Dal “Corriere della Sera”
controlli variante inglese
Nessun collegamento con la «variante inglese». A contagiare l'operatrice dell'Aise non sarebbe stato quindi il compagno, un ex ufficiale britannico, ora funzionario di banca impiegato in una filiale romana, che nei primi giorni di dicembre era stato nel Regno Unito ed era poi tornato a Roma in aereo. Una svolta negli accertamenti sanitari sulla coppia, finita la settimana scorsa alla ribalta della cronaca perché proprio la «007», una romana di 42 anni, era stata indicata come la prima paziente italiana affetta dalla mutazione del coronavirus che ha causato il blocco delle frontiere con la Gran Bretagna.

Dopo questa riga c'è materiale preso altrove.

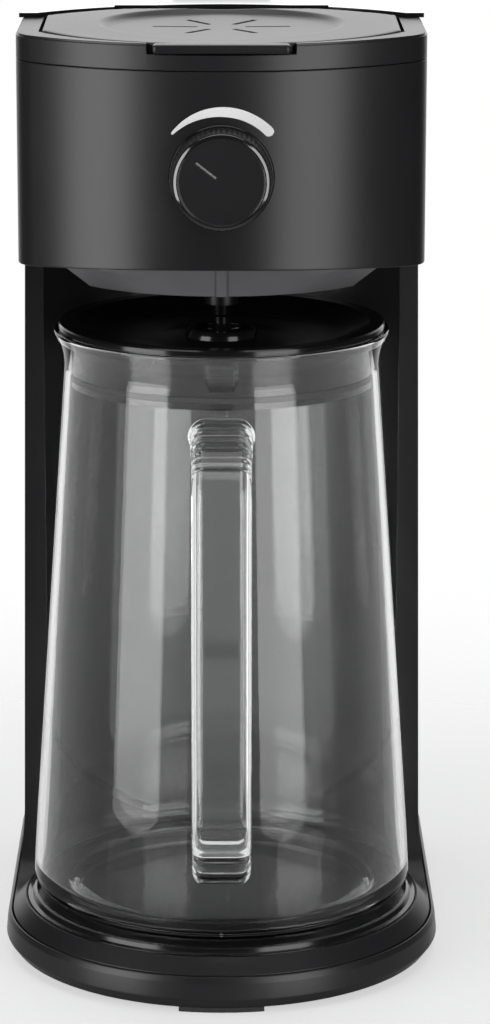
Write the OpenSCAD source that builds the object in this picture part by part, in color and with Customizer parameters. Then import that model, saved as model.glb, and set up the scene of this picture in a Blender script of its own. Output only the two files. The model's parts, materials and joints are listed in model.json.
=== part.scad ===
// Iced tea maker: brew head, column, glass pitcher, rear water tank and base.
// The pitcher's axis is the middle of the working frame; the front faces -Y and the table is z = 0.

/* [Base] */
// Radius of the round nose of the base
base_r = 89.5; // [86:0.5:96]
// Distance from the pitcher bay out to the rim of the base
bay_in = 7.5; // [6.5:0.1:9]
// Distance from the back of the column to the back of the base
rear_depth = 52; // [48:1:66]
// Corner radius of the base's back corners
base_corner_r = 28; // [20:1:36]
// Height of the rubber feet
foot_h = 3; // [2:0.5:6]
// Height of the outer base band
band_h = 12.3; // [10:0.1:18]
// Thickness of the base plate
plate_t = 2.4; // [1.6:0.1:3]

/* [Pitcher] */
// Clearance between the pitcher's foot and the bay
jar_clear = 4.2; // [4:0.1:8]
// Outer radius of the pitcher at its neck
jar_neck_r = 64; // [60:0.5:66]
// Flare of the rim beyond the neck
rim_flare = 3.4; // [2.8:0.1:5]
// Height of the pitcher
jar_h = 235.6; // [215:0.2:236]
// Wall thickness of the glass
glass_t = 3; // [2.4:0.1:3.6]
// Reach of the handle in front of the pitcher axis
handle_reach = 114; // [106:1:126]
// Width of the handle
handle_w = 23; // [18:0.5:28]
// Height of the pitcher lid's flange
lid_flange_t = 2.4; // [2:0.1:3]
// Depth of the pitcher lid's skirt inside the neck
lid_skirt_h = 22; // [16:1:26]

/* [Column] */
// Clear height between the flange of the pitcher lid and the basket's nozzle
nozzle_clear = 6.8; // [5:0.2:16]
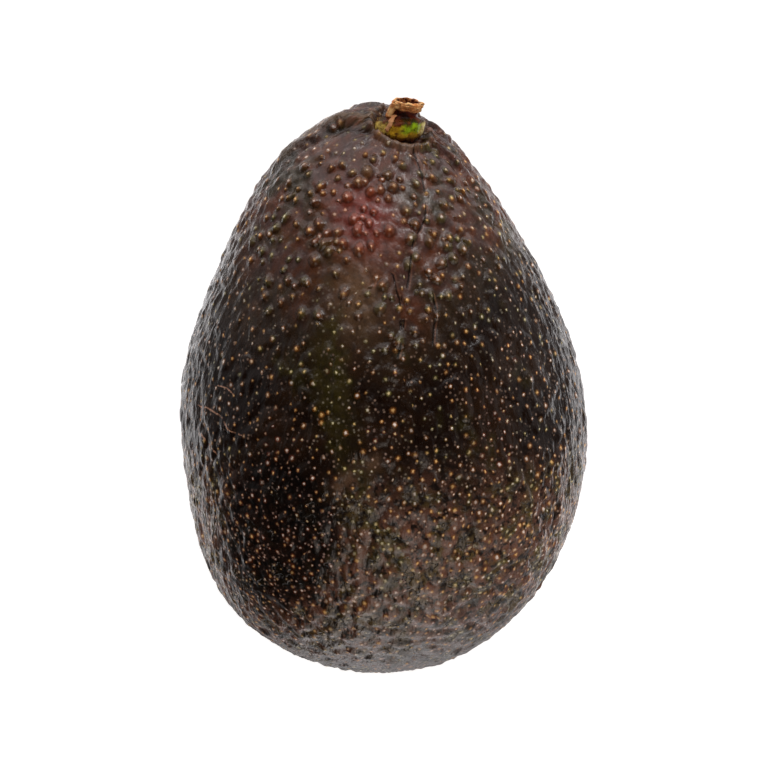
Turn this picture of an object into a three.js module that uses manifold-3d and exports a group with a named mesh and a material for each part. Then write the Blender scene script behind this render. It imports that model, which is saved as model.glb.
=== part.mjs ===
// A whole ripe avocado: the fruit with its dark pebbled skin, and the stub of stem that it was cut with.
// Millimetres, +Z up. The fruit lies on its side, stem end towards +Y, and rests on a small flat spot, whose
// middle is the origin.

import * as THREE from 'three';
import Module from 'manifold-3d';
import { ConvexGeometry } from 'three/addons/geometries/ConvexGeometry.js';
import { mergeVertices } from 'three/addons/utils/BufferGeometryUtils.js';

// ---------- driving dimensions ----------

// The egg: its own frame has +Y towards the stem end, and +Z up when the fruit lies with its axis level.
const HALF_LENGTH = 49.6;
const GIRTH_RADIUS = 34.5;
const TAPER = 0.218;            // how much narrower the stem half is than the blossom half
const SHOULDER_FULLNESS = 0.053;
const NECK_FULLNESS = 0.043;
const DEPTH_RATIO = 0.96;       // the fruit is a little flatter from top to bottom than from side to side
const NECK_LIFT = 4;            // the neck bends up towards the stem
const BEND = { linear: -1.5, square: -1.16, cube: 1.61, tip: -1.65 };  // sideways wander of the middle line
const LEFT_SWELLINGS = [{ size: 0.73, count: 6.41, start: 1.05 }];     // low swellings down the two flanks
const RIGHT_SWELLINGS = [{ size: 1.24, count: 3.77, start: 1.33 }];

// How it rests: the stem end is a little low, so that the weight stands over the flat spot.
const REST_TILT_DEG = -10;
const FLAT_SPOT = new THREE.Vector3(0, -3.7, -32.2);   // its middle, in the tilted fruit's frame

// The stem end: a raised shoulder, and on its upper side the dimple that the stem stands in.
const SHOULDER_PLACE = ballPlace(0.17, 0.06);
const SHOULDER_RISE = 2.5;
const SHOULDER_SPREAD = 0.3;    // radians on the unit ball
const STEM_PLACE = ballPlace(0.18, 0.22);
const DIMPLE_DEPTH = 2.2;
const DIMPLE_SPREAD = 0.15;

// Pebbles: domes in the upper half, fading to low ones near the blossom end.
const PEBBLES = 1900;
const PEBBLE_CROWDING = 0.3;    // pebbles stand closer towards the stem by this share
const PEBBLE_JITTER = 0.36;     // of the distance between neighbours
const PEBBLE_RISE = 0.42;
const PEBBLE_RISE_BLOSSOM = 0.2;
const VALLEY_DEPTH = 0.6;       // of the pebble's rise

// The stem stub.
const STEM_AXIS = new THREE.Vector3(0.244, 0.9575, 0.154).normalize();
const STEM_SIDES = 40;
const STEM_SUNK = 2.6;          // how far its root goes into the fruit
const COLLAR_RADIUS = 4.3;
const COLLAR_HEIGHT = 2.5;
const NECK_RADIUS = 2.55;
const RIM_RADIUS = 2.9;
const LIP_RADIUS = 2.45;
const STEM_HEIGHT = 5.7;
const HOLLOW_RADIUS = 1.8;
const HOLLOW_DEPTH = 1.2;
const COLLAR_LOBES = [          // as shares of its radius
  { size: 0.045, count: 5, start: 0.6 },
  { size: 0.03, count: 9, start: 2.1 },
];
const RIM_TEARS = [
  { size: 0.16, count: 7, start: 0 },
  { size: 0.12, count: 13, start: 1.2 },
  { size: 0.2, count: 1, start: 2.6 },
];
const RIM_FLUTES = [{ size: 0.04, count: 8, start: 0.5 }];      // as a share of its radius
const GAP = 0.3;                // clear space between the stem's root and the skin round it

const wasm = await Module();
wasm.setup();

// ---------- the skin's shape ----------

// A place on the stem half of the unit ball, from how far it is to the side and up.
function ballPlace(side, up) {
  return new THREE.Vector3(side, Math.sqrt(1 - side ** 2 - up ** 2), up);
}

// The sum of a few sine waves, read at one place along them.
function ripple(waves, place) {
  return waves.reduce((sum, wave) => sum + wave.size * Math.sin(wave.count * place + wave.start), 0);
}

// The plain egg: a point of the unit ball carried to the fruit's surface.
function eggPoint(ball) {
  const along = ball.y;
  const fullness = 1 - TAPER * along + SHOULDER_FULLNESS * along ** 2 + NECK_FULLNESS * along ** 3;
  const radius = GIRTH_RADIUS * fullness;
  const wander = along * (BEND.linear + BEND.square * along + BEND.cube * along ** 2 + BEND.tip * along ** 8);
  const lift = NECK_LIFT * Math.max(0, along) ** 2;
  const height = DEPTH_RATIO * radius * ball.z + lift;
  return new THREE.Vector3(radius * ball.x + wander, HALF_LENGTH * along, height);
}

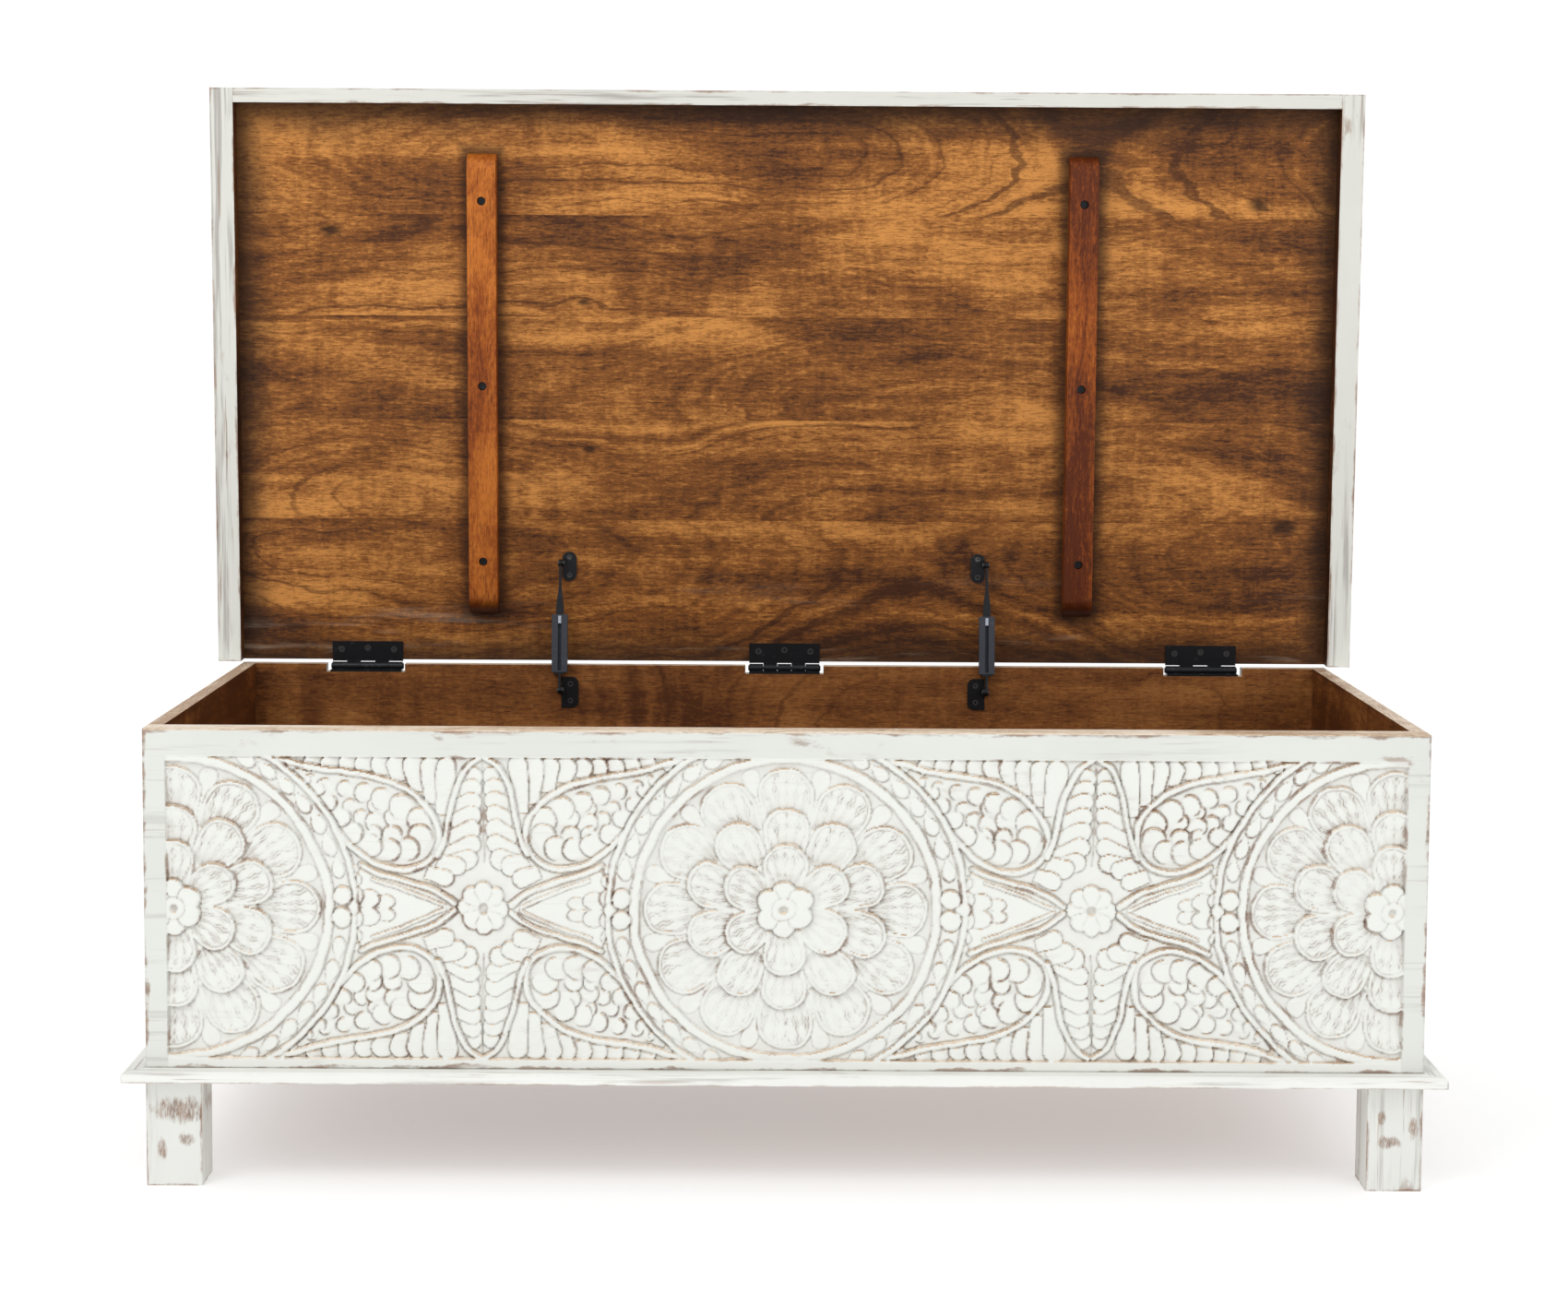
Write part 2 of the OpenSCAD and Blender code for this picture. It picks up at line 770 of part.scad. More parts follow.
// The flat bar that hangs from the lid pivot, and the shank below it that carries the shoe
module stay_arm(side) {
    shoulder = stay_len - 24;
    color(BLACK_METAL)
        along_stay(side)
            difference() {
                union() {
                    translate([0, 0, stay_len]) x_rod(eye_r, -link_t / 2, link_t / 2);
                    span([-link_t / 2, -bar_d / 2, shoulder - 1], [link_t / 2, bar_d / 2, stay_len]);
                    translate([0, shank_d / 2, 0])
                        rotate([90, 0, 0])
                            linear_extrude(height = shank_d)
                                polygon([
                                    [-link_t / 2, shoulder], [link_t / 2, shoulder],
                                    [shank_w / 2, shoulder - 22], [shank_w / 2, shoe_z1],
                                    [-shank_w / 2, shoe_z1], [-shank_w / 2, shoulder - 22]
                                ]);
                    span([-tenon / 2, -tenon / 2, shoe_z0], [tenon / 2, tenon / 2, shoe_z1 + 1]);
                }
                translate([0, 0, stay_len]) x_rod(rivet_r + pin_clearance, -link_t, link_t);
            }
}

// The arm's half of the lid pivot: it ends flush with the arm, clear of the lid's bracket
module stay_arm_rivet(side) {
    color(BLACK_METAL)
        along_stay(side)
            translate([0, 0, stay_len]) {
                x_rod(rivet_r, -link_t / 2, link_t / 2);
                x_rod(rivet_head_r, -link_t / 2 - rivet_head_t, -link_t / 2);
            }
}

// An oval plate under the lid, and its ear down to the pivot
module stay_lid_bracket(side) {
    plate_y = hinge_y - lid_pivot_u - lid_plate_lead;
    ear_half = eye_r - 0.7;
    color(BLACK_METAL)
        on_open_lid()
            difference() {
                at_stay(side) {
                    translate([ear_x + lid_plate[0] / 2, 0, lid_z - plate_t])
                        linear_extrude(height = plate_t)
                            union() {
                                for (k = [0, 1])
                                    translate([0, plate_y + lid_plate[0] / 2 + k * (lid_plate[1] - lid_plate[0])])
                                        circle(r = lid_plate[0] / 2);
                                translate([-lid_plate[0] / 2, plate_y + lid_plate[0] / 2])
                                    square([lid_plate[0], lid_plate[1] - lid_plate[0]]);
                            }
                    difference() {
                        union() {
                            translate([0, hinge_y - lid_pivot_u, lid_z - lid_pivot_h])
                                x_rod(ear_half, ear_x, ear_x + ear_t);
                            span([ear_x, hinge_y - lid_pivot_u - ear_half, lid_z - lid_pivot_h],
                                [ear_x + ear_t, hinge_y - lid_pivot_u + ear_half, lid_z - plate_t / 2]);
                        }
                        translate([0, hinge_y - lid_pivot_u, lid_z - lid_pivot_h])
                            x_rod(rivet_r + pin_clearance, ear_x - 1, ear_x + ear_t + 1);
                    }
                }
                stay_lid_screws_at() screw_hole(stay_screw);
            }
}

// The bracket's half of the lid pivot
module stay_lid_rivet(side) {
    color(BLACK_METAL)
        on_open_lid()
            at_stay(side)
                translate([0, hinge_y - lid_pivot_u, lid_z - lid_pivot_h]) {
                    x_rod(rivet_r, ear_x, ear_x + ear_t);
                    x_rod(rivet_head_r, ear_x + ear_t, ear_x + ear_t + rivet_head_t);
                }
}

module stay_base_screws() {
    color(BLACK_METAL) base_screws_at() screw(stay_screw);
}

module stay_lid_screws() {
    color(BLACK_METAL) on_open_lid() stay_lid_screws_at() screw(stay_screw);
}

// ---------- nodes ----------

front_panel();
back_panel();
side_panel(-1);  // left_side_panel
side_panel(1);  // right_side_panel
bottom_board();
plinth(0);  // plinth_front
plinth(90);  // plinth_right
plinth(180);  // plinth_back
plinth(270);  // plinth_left
leg(-1, -1);  // leg_front_left
leg(1, -1);  // leg_front_right
leg(-1, 1);  // leg_back_left
leg(1, 1);  // leg_back_right
leg_screws();
carcass_dowels();
lid_rail_front();
lid_rail_side(-1);  // lid_rail_left
lid_rail_side(1);  // lid_rail_right
lid_batten(-1);  // lid_batten_left
lid_batten(1);  // lid_batten_right
batten_screws();
rail_dowels();
hinge_body_screws();
hinge_lid_screws();
stay_base_screws();
stay_lid_screws();

for (i = [0:board_count - 1])
    lid_board(i);

for (i = [0:2]) {
    name = str("hinge_", ["left", "middle", "right"][i]);
    hinge_body_leaf(i);
    hinge_lid_leaf(i);
    hinge_pin(i);
}

for (side = [-1, 1]) {
    name = side < 0 ? "stay_left" : "stay_right";
    stay_base_bracket(side);
    stay_base_rivet(side);
    stay_neck(side);
    stay_housing(side);
    stay_shoe(side);
    stay_arm(side);
    stay_arm_rivet(side);
    stay_lid_bracket(side);
    stay_lid_rivet(side);
}
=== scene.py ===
import json
import math

import bmesh
import bpy
import numpy as np
from mathutils import Matrix, Vector


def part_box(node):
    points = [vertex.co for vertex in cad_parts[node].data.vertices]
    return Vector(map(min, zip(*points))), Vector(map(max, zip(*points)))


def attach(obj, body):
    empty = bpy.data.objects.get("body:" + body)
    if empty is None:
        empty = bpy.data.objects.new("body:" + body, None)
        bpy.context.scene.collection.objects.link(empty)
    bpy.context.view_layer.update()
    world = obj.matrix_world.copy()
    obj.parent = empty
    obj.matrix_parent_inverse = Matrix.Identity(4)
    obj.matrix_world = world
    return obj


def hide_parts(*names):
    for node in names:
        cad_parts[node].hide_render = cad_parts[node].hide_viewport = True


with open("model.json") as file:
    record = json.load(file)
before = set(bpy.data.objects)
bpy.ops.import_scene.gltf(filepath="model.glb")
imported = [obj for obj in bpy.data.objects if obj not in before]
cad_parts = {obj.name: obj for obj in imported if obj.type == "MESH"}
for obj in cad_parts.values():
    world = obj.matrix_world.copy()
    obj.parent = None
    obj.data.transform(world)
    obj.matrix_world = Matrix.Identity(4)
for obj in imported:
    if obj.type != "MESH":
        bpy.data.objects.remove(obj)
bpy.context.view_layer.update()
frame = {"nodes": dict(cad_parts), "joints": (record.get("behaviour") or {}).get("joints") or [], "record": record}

NODES = frame["nodes"]
BODIES = frame["record"]["behaviour"]["bodies"]
BODY_OF = {node: body for body, nodes in BODIES.items() for node in nodes}
LID_HINGE = next(joint for joint in frame["joints"] if joint["name"] == "lid_hinge")
HINGE_AT = Vector(LID_HINGE["pos_m"])
OPEN_ANGLE = math.radians(LID_HINGE["range_deg"][1])
TO_CLOSED = (Matrix.Translation(HINGE_AT) @ Matrix.Rotation(OPEN_ANGLE, 4, "X")
             @ Matrix.Translation(-HINGE_AT))
MM = 0.001
dice = np.random.default_rng(7)


# ---------------------------------------------------------------- node graphs
class Shader:
    """One material's node graph, with short calls for the nodes used below."""

    def __init__(self, name):
        self.material = bpy.data.materials.new(name)
        self.material.use_nodes = True
        self.tree = self.material.node_tree
        self.tree.nodes.clear()
        self.skin = self.node("ShaderNodeBsdfPrincipled", {})
        self.node("ShaderNodeOutputMaterial", {"Surface": self.skin.outputs["BSDF"]})

    def node(self, kind, values, **settings):
        made = self.tree.nodes.new(kind)
        for key, value in settings.items():
            setattr(made, key, value)
        for key, value in values.items():
            self.feed(made.inputs[key], value)
        return made

    def feed(self, socket, value):
        if isinstance(value, bpy.types.NodeSocket):
            self.tree.links.new(value, socket)
        else:
            socket.default_value = value

    def attribute(self, name):
        return self.node("ShaderNodeAttribute", {}, attribute_name=name)

    def vector(self, name):
        return self.attribute(name).outputs["Vector"]

    def number(self, name):
        return self.attribute(name).outputs["Fac"]

    def stretch(self, vector, scale, shift):
        made = self.node("ShaderNodeMapping", {"Vector": vector, "Scale": scale, "Location": shift})
        return made.outputs["Vector"]

    def noise(self, vector, scale, detail=3.0, roughness=0.55, distortion=0.0, shift=(0, 0, 0)):
        """Noise from 0 to 1, about 0.5, at scale (x, y, z) per metre."""
        values = {"Vector": self.stretch(vector, scale, shift), "Scale": 1.0, "Detail": detail,
                  "Roughness": roughness, "Distortion": distortion}
        return self.node("ShaderNodeTexNoise", values).outputs["Fac"]

    def noise_along(self, number, detail):
        values = {"W": number, "Scale": 1.0, "Detail": detail}
        return self.node("ShaderNodeTexNoise", values, noise_dimensions="1D").outputs["Fac"]

    def math(self, operation, a, b=0.0, c=0.0, clamp=False):
        made = self.node("ShaderNodeMath", {0: a, 1: b, 2: c}, operation=operation, use_clamp=clamp)
        return made.outputs[0]

    def times(self, a, b):
        return self.math("MULTIPLY", a, b)

    def plus(self, a, b):
        return self.math("ADD", a, b)

    def minus(self, a, b):
        return self.math("SUBTRACT", a, b)

    def scaled(self, a, gain, offset=0.0):
        return self.math("MULTIPLY_ADD", a, gain, offset)

    def distance(self, a, b):
        """The long side of a right triangle with sides a and b."""
        return self.math("SQRT", self.plus(self.times(a, a), self.times(b, b)))

    def size(self, a):
        return self.math("ABSOLUTE", a)

    def step(self, value, low, high, at_low=0.0, at_high=1.0):
        """A smooth change from at_low to at_high as value goes from low to high."""
        values = {"Value": value, "From Min": low, "From Max": high, "To Min": at_low, "To Max": at_high}
        return self.node("ShaderNodeMapRange", values, interpolation_type="SMOOTHSTEP").outputs["Result"]

    def blend(self, amount, below, above):
        return self.node("ShaderNodeMix", {0: amount, 6: below, 7: above}, data_type="RGBA").outputs[2]

    def colours(self, value, *stops):
        made = self.node("ShaderNodeValToRGB", {"Fac": value})
        ramp = made.color_ramp
        while len(ramp.elements) < len(stops):
            ramp.elements.new(0.5)
        for element, (place, colour) in zip(ramp.elements, stops):
            element.position = place
            element.color = colour
        return made.outputs["Color"]

    def parts(self, vector):
        return self.node("ShaderNodeSeparateXYZ", {"Vector": vector}).outputs

    def relief(self, height, depth, strength):
        made = self.node("ShaderNodeBump", {"Height": height, "Distance": depth, "Strength": strength})
        self.feed(self.skin.inputs["Normal"], made.outputs["Normal"])

    def finish(self, **values):
        for key, value in values.items():
            self.feed(self.skin.inputs[key.replace("_", " ")], value)
        return self.material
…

La dipendente dell'intelligence nazionale, monitorata dai medici dell'ospedale militare del Celio, dove è stato individuato per la prima volta in Italia il genoma «inglese» del Covid, è sempre in buone condizioni e in isolamento domiciliare, in attesa di un tampone negativo che ne autorizzi finalmente l'uscita dalla quarantena. A casa con lei, sempre in isolamento, c'è anche il compagno, di 45 anni, che è invece positivo al coronavirus, ma solo a quello «tradizionale»: gli esami di laboratorio non hanno evidenziato nel suo organismo la presenza della variante.
ospedale militare celio 2
Rimane quindi il mistero, come era già stato ipotizzato in un primo momento, su come questa mutazione possa essersi sviluppata - ma non è il primo caso in Italia - su una paziente che non si è recata in Gran Bretagna negli ultimi tempi. Un aspetto ora allo studio che potrebbe aprire nuovi scenari. Per il momento la prudenza è massima, anche perché non si capisce se l'assenza di contatti con i contagi d'oltremanica sia una conferma del fatto che la variante in questione in realtà non sia inglese e soprattutto che era presente in Italia all'inizio del mese, visto che la 42enne, dopo i primi sintomi - solo un lieve raffreddore - si è messa in autoisolamento già dal 13 dicembre scorso.